Osakis teacher spreads word about lung cancer
OSAKIS, Minn. — For the past four years, lung cancer survivor Shelly Engfer-Triebenbach has been sharing her message — if you have lungs, you can get lung cancer.
It's that plain and simple, she says.
And not only has the Osakis resident tried to spread that message across the United States, she recently traveled to Germany where she took part in a global patient panel with the pharmaceutical company Boeringer Ingelheim.
Engfer-Triebenbach was nominated by the Lung Cancer Alliance, a leading non-profit organization dedicated to fighting lung cancer, that she is heavily involved with.

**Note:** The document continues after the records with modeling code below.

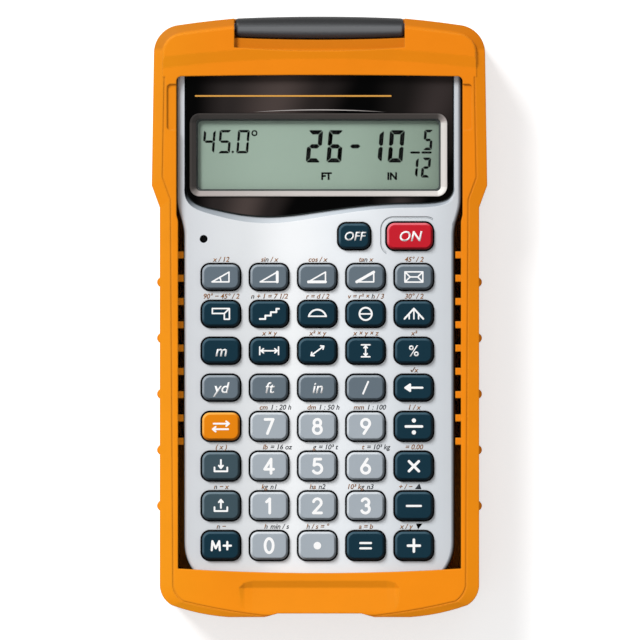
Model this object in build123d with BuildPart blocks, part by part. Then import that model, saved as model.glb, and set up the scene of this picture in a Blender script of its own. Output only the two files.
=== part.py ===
from build123d import *
import os

# A hand-held construction calculator in its rugged case, lying on its back.
# Millimetres. The keypad faces +Z, the display end points to +Y, and the back of the case rests at Z = 0.
# The case is built up around the calculator, so its outside follows the calculator's size and the walls.

# Calculator housing
waist_step = 3.3
calc_rear_depth = 6.8
calc_wall = 1.6
calc_face_thickness = 1.8
calc_edge_radius = 1.0
calc_top_corner_radius = 5.0
calc_bottom_corner_radius = 11.2
waist_fall = 2.1
waist_length = 5.5
waist_radius = 12.0

# Rugged case
display_side_clearance = 0.12
keypad_side_clearance = 1.4
end_clearance = 0.25
ledge_clearance = 0.1
display_side_wall = 5.78
keypad_side_wall = 4.25
bottom_wall = 6.05
case_floor = 2.0
back_hollow_depth = 2.2
ledge_thickness = 2.0
end_block_rise = 0.7
rim_run = 2.4
rim_fall = 0.9
rim_hip_rise = 1.9
rim_foot_run = 3.0
rim_heel_rise = 0.8
rim_heel_inset = 2.3
rim_heel_end_rise = 0.25
rim_heel_end_half = 13.2
rim_heel_radius = 150.0
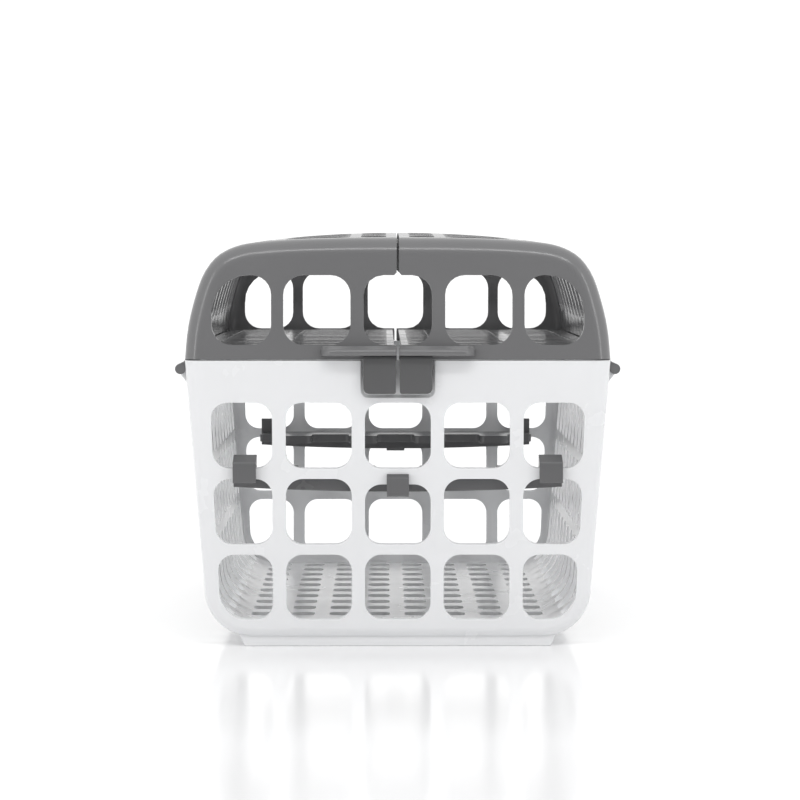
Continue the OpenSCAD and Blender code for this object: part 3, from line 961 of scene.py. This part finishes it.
def make_world():
    """White surround with a dim patch towards the front, so that edges stand out against faces."""
    world = bpy.data.worlds.new("studio")
    bpy.context.scene.world = world
    world.use_nodes = True
    nt = world.node_tree
    nt.nodes["Background"].inputs["Color"].default_value = (1, 1, 1, 1)
    way = nt.nodes.new("ShaderNodeTexCoord")
    dot = nt.nodes.new("ShaderNodeVectorMath")
    dot.operation = "DOT_PRODUCT"
    dot.inputs[1].default_value = (0, -1, 0)
    nt.links.new(way.outputs["Generated"], dot.inputs[0])
    dim = nt.nodes.new("ShaderNodeMapRange")
    dim.interpolation_type = "SMOOTHSTEP"
    dim.inputs["From Min"].default_value, dim.inputs["From Max"].default_value = 0.55, 0.92
    dim.inputs["To Min"].default_value, dim.inputs["To Max"].default_value = 1.12, 0.22
    nt.links.new(dot.outputs["Value"], dim.inputs["Value"])
    nt.links.new(dim.outputs["Result"], nt.nodes["Background"].inputs["Strength"])


def area(name, at, look, size, energy):
    """Soft rectangular light at one place, facing another."""
    data = bpy.data.lights.new(name, "AREA")
    data.shape, data.size, data.size_y, data.energy = "RECTANGLE", size[0], size[1], energy
    obj = bpy.data.objects.new(name, data)
    bpy.context.scene.collection.objects.link(obj)
    obj.location = at
    obj.rotation_euler = (Vector(look) - Vector(at)).to_track_quat("-Z", "Y").to_euler()


def make_camera():
    """Low viewpoint, nearly square on to the front end."""
    data = bpy.data.cameras.new("camera")
    data.lens, data.sensor_width = 122.7, 36
    data.clip_start, data.clip_end = 0.05, 50
    cam = bpy.data.objects.new("camera", data)
    bpy.context.scene.collection.objects.link(cam)
    cam.location = (-0.0043, -1.0706, 0.1376)
    cam.rotation_euler = (math.radians(90 - 2.98), 0, math.radians(-0.303))
    bpy.context.scene.camera = cam


make_floor()
make_world()
area("key_top", (0.0, -0.95, 1.15), (0, -0.1, 0.1), (1.5, 0.11), 5.2)
area("side_left", (-1.15, -0.95, 0.35), (0, -0.1, 0.08), (0.09, 1.0), 2.3)
area("side_right", (1.15, -0.95, 0.35), (0, -0.1, 0.08), (0.09, 1.0), 2.3)
make_camera()
bpy.context.scene.view_settings.view_transform = "Standard"
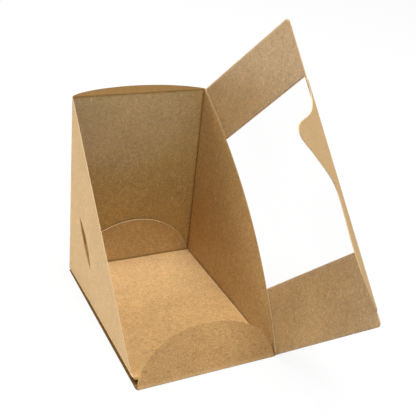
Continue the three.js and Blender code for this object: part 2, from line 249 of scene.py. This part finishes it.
def fibre_group():
    """Brown board seen close: clouds, mottling and fine grain, with sparse hairs and specks.

    Takes a fineness that multiplies every scale. Gives the clouds, the mottling and the grain as
    values round 0.5, the dark and the pale marks as masks, and a height for the bump.
    """
    group = bpy.data.node_groups.new("board_fibres", "ShaderNodeTree")
    side = group.interface
    side.new_socket("Fineness", in_out="INPUT", socket_type="NodeSocketFloat").default_value = 1.0
    for name in ("Cloud", "Mottle", "Grain", "Dark marks", "Pale marks", "Height"):
        side.new_socket(name, in_out="OUTPUT", socket_type="NodeSocketFloat")
    put = group.links.new
    entry = group.nodes.new("NodeGroupInput")
    leave = group.nodes.new("NodeGroupOutput")
    place = new_node(group, "ShaderNodeTexCoord")
    scaled = new_node(group, "ShaderNodeVectorMath", operation="SCALE")
    put(place.outputs["Object"], scaled.inputs[0])
    put(entry.outputs["Fineness"], scaled.inputs["Scale"])
    grains = {}
    for name, scale in (("Cloud", 55.0), ("Mottle", 420.0), ("Grain", 1600.0)):
        noise = new_node(group, "ShaderNodeTexNoise", Scale=scale, Detail=3.0, Roughness=0.6)
        put(scaled.outputs[0], noise.inputs["Vector"])
        put(noise.outputs["Fac"], leave.inputs[name])
        grains[name] = noise.outputs["Fac"]

    def hairs(turn, stretch, scale, low):
        """Short hairs: noise drawn out along one direction, kept only where it peaks."""
        turned = new_node(group, "ShaderNodeMapping", Rotation=turn)
        turned.inputs["Scale"].default_value = stretch
        put(scaled.outputs[0], turned.inputs["Vector"])
        noise = new_node(group, "ShaderNodeTexNoise", Scale=scale, Detail=1.0, Roughness=0.5)
        put(turned.outputs[0], noise.inputs["Vector"])
        peak = new_node(group, "ShaderNodeMapRange", interpolation_type="SMOOTHSTEP")
        peak.inputs["From Min"].default_value = low
        peak.inputs["From Max"].default_value = low + 0.08
        put(noise.outputs["Fac"], peak.inputs["Value"])
        return peak.outputs[0]

    def specks(scale, share, size):
        """Round specks: the few cells whose random number is under a share, near their centres."""
        cells = new_node(group, "ShaderNodeTexVoronoi", Scale=scale)
        put(scaled.outputs[0], cells.inputs["Vector"])
        split = new_node(group, "ShaderNodeSeparateColor")
        put(cells.outputs["Color"], split.inputs["Color"])
        chosen = arithmetic(group, "LESS_THAN", split.outputs[0], share)
        near = new_node(group, "ShaderNodeMapRange", interpolation_type="SMOOTHSTEP")
        near.inputs["From Min"].default_value = size
        near.inputs["From Max"].default_value = size * 0.3
        put(cells.outputs["Distance"], near.inputs["Value"])
        return arithmetic(group, "MULTIPLY", chosen, near.outputs[0])

    def larger(first, second):
        """The larger of two masks."""
        return arithmetic(group, "MAXIMUM", first, second)

    along_x, along_y, along_z = (0.22, 1.0, 1.0), (1.0, 0.22, 1.0), (1.0, 1.0, 0.22)
    dark_hairs = larger(
        hairs((0.3, 0.5, 0.2), along_y, 1300.0, 0.66),
        hairs((0.9, 0.1, 1.2), along_x, 1100.0, 0.67),
    )
    pale_hairs = larger(
        hairs((0.1, 1.1, 0.7), along_z, 1200.0, 0.64),
        hairs((1.3, 0.4, 0.1), along_x, 1500.0, 0.65),
    )
    spots = larger(specks(520.0, 0.022, 0.34), specks(75.0, 0.03, 0.055))
    put(larger(dark_hairs, spots), leave.inputs["Dark marks"])
    put(larger(pale_hairs, specks(610.0, 0.016, 0.30)), leave.inputs["Pale marks"])
    put(arithmetic(group, "ADD", grains["Grain"], grains["Mottle"]), leave.inputs["Height"])
    return group


board_fibres = fibre_group()


def board_finish(name, inner, outer=(0.69, 0.465, 0.235)):
    """Brown board: matt outside, with a thin clear coat inside, paler where cut or creased.

    The colour is the face's own, times the clouds, the mottling and the grain, with the dark and
    pale marks mixed in. Painted shade darkens it in one step as the shade mark falls from 1 to 0
    and in another from 0 to -1. The coat's weight is the inner face's gloss times the shade mark,
    so painted shade thins the coat too. The grain also gives the fine bump.
    """
    finish = bpy.data.materials.new(name)
    finish.use_nodes = True
    tree = finish.node_tree
    put = tree.links.new
    shader = tree.nodes["Principled BSDF"]
    shader.inputs["Specular IOR Level"].default_value = 0.2
    shader.inputs["Coat Roughness"].default_value = 0.34
    shader.inputs["Coat IOR"].default_value = 1.65
    fibres = tree.nodes.new("ShaderNodeGroup")
    fibres.node_tree = board_fibres
    inner_face, cut_edge, crease, painted_shade, gloss = (
        new_node(tree, "ShaderNodeAttribute", attribute_name=mark).outputs["Fac"]
        for mark in ("inner_face", "cut_edge", "crease", "painted_shade", "gloss")
    )

    def mix(kind, fac, first, second):
        """A colour mix of a kind; each of fac, first and second is a socket or a constant."""
        made = new_node(tree, "ShaderNodeMix", data_type="RGBA", blend_type=kind)
        for socket, value in ((0, fac), (6, first), (7, second)):
            if isinstance(value, bpy.types.NodeSocket):
                put(value, made.inputs[socket])
            else:
                made.inputs[socket].default_value = value
        return made.outputs[2]

    def ramp(name, low, high):
        """One of the fibres' values, which lie round 0.5, spread to the range from low to high."""
        made = new_node(tree, "ShaderNodeMapRange", To_Min=low, To_Max=high)
        made.inputs["From Min"].default_value = 0.36
        made.inputs["From Max"].default_value = 0.64
        put(fibres.outputs[name], made.inputs["Value"])
        return made.outputs[0]

    plain = mix("MIX", inner_face, (*outer, 1.0), (*inner, 1.0))
    grainy = plain
    for name, spread in (("Cloud", 0.05), ("Mottle", 0.08), ("Grain", 0.25)):
        grainy = mix("MULTIPLY", 1.0, grainy, ramp(name, 1.0 - spread, 1.0 + spread))
    dark_brown, straw = (0.13, 0.072, 0.028, 1.0), (0.84, 0.66, 0.42, 1.0)
    pale_edge = (0.74, 0.54, 0.31, 1.0)
    for name, weight, mark in (("Dark marks", 0.38, dark_brown), ("Pale marks", 0.42, straw)):
        strength = arithmetic(tree, "MULTIPLY", fibres.outputs[name], weight)
        grainy = mix("MIX", strength, grainy, mark)
    outer_face = arithmetic(tree, "SUBTRACT", 1.0, inner_face)
    smooth = arithmetic(tree, "MULTIPLY", outer_face, painted_shade)
    rough_share = arithmetic(tree, "MULTIPLY_ADD", smooth, -0.5, 1.0)
    colour = mix("MIX", rough_share, plain, grainy)
    colour = mix("MIX", arithmetic(tree, "MULTIPLY", crease, 0.4), colour, pale_edge)
    colour = mix("MIX", cut_edge, colour, pale_edge)
    # Painted shade: the colour is drawn towards a shade tint as the shade mark falls from 1 to 0,
    # and towards a deeper shade tint from 0 to -1.
    shade, deep_shade = (0.60, 0.51, 0.36, 1.0), (0.45, 0.38, 0.28, 1.0)
    for top, tint in ((1.0, shade), (0.0, deep_shade)):
        colour = mix("MULTIPLY", arithmetic(tree, "SUBTRACT", top, painted_shade), colour, tint)
    put(colour, shader.inputs["Base Color"])
    coat = arithmetic(tree, "MULTIPLY", inner_face, painted_shade, use_clamp=True)
    put(arithmetic(tree, "MULTIPLY", coat, gloss), shader.inputs["Coat Weight"])
    put(ramp("Grain", 0.78, 0.92), shader.inputs["Roughness"])
    bump = new_node(tree, "ShaderNodeBump", Strength=0.35, Distance=0.00012)
    put(fibres.outputs["Height"], bump.inputs["Height"])
    put(bump.outputs[0], shader.inputs["Normal"])
    return finish


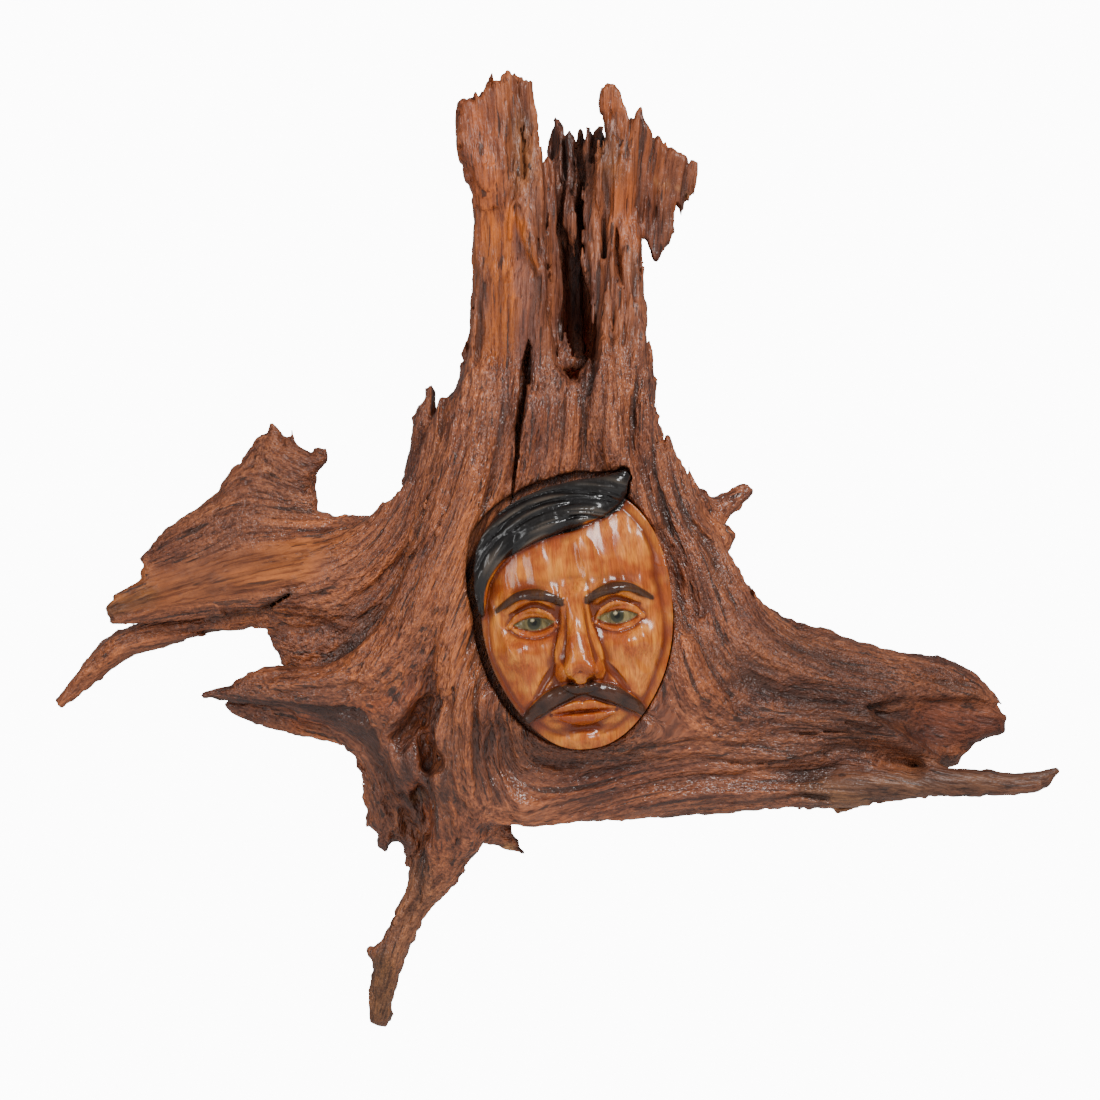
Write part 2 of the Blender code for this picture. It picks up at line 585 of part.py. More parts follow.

She was asked in September to be a part of the one-day panel, which took place on Oct. 27. The company wanted input from lung cancer patients from around the world.
A total of 24 people were on the panel, including eight survivors with Engfer-Triebenbach the only one from the United States.
On that panel, Engfer-Triebenbach said she learned how blessed she is to live in a place where lung cancer is researched and different medications and clinical trials are available.
"The U.S. may have its struggles, but nothing compared to other countries," she said. "It is hard to fathom that some people living with lung cancer don't have medications readily available. I just can't imagine it."
She said hearing from other lung cancer survivors about the struggles they faced was eye-opening and heartbreaking.
"To have this disease is hard enough, but then to not have any options, I just can't imagine," she said.
She explained that this spring, after being on her first clinical trial for two-and-a-half years, she had to switch to a different clinical trial after her cancer began to grow again. In July, she switched to a different clinical trial that required her to travel to Boston every three weeks. She is still part of this clinical trial and now travels to Boston every six weeks. She will be in this trial as long as her body can handle it and/or there is no cancer growth.
She also noted that the drug she took while she was in the first trial, received federal approval.
And in addition to being on the patient panel in Germany, Engfer-Triebenbach also spent time in Washington, D.C., with the Lung Cancer Alliance as part of the National Lung Cancer Summit, where she spoke with Rep. Rick Nolan, D-Minn., who has a daughter with lung cancer.
"He is a shining light in the fight for lung cancer," she said. "We are thankful for his leadership."
A focus this year while at the nation's capital, Engfer-Triebenbach said, was the number of people who are dying each day from lung cancer.
"There are 433 Americans a day who die from lung cancer — 433 each day," she said. "This should be declared a national tragedy. People just don't get that."
Engfer-Triebenbach said although there are people who are trying to change things for lung cancer patients, there is still more to do, especially when it comes to funding and research.
"If people are so moved, they should contact their legislators," she said. "That's how things change."
Engfer-Triebenbach is trying to do her part when it comes to funding. She hosted a Painting for a Cause and Silent Auction, a Shine a Light Lung Cancer Alliance fundraiser on Nov. 17 at the Osakis Lutheran Church. All proceeds from the event will be donated to the Lung Cancer Alliance.
Engfer-Triebenbach, who is an Osakis music teacher and also the director of the Greater Minnesota Children's Choir, lives in Osakis with her husband, Scott, and two children, Kadyn and Chase.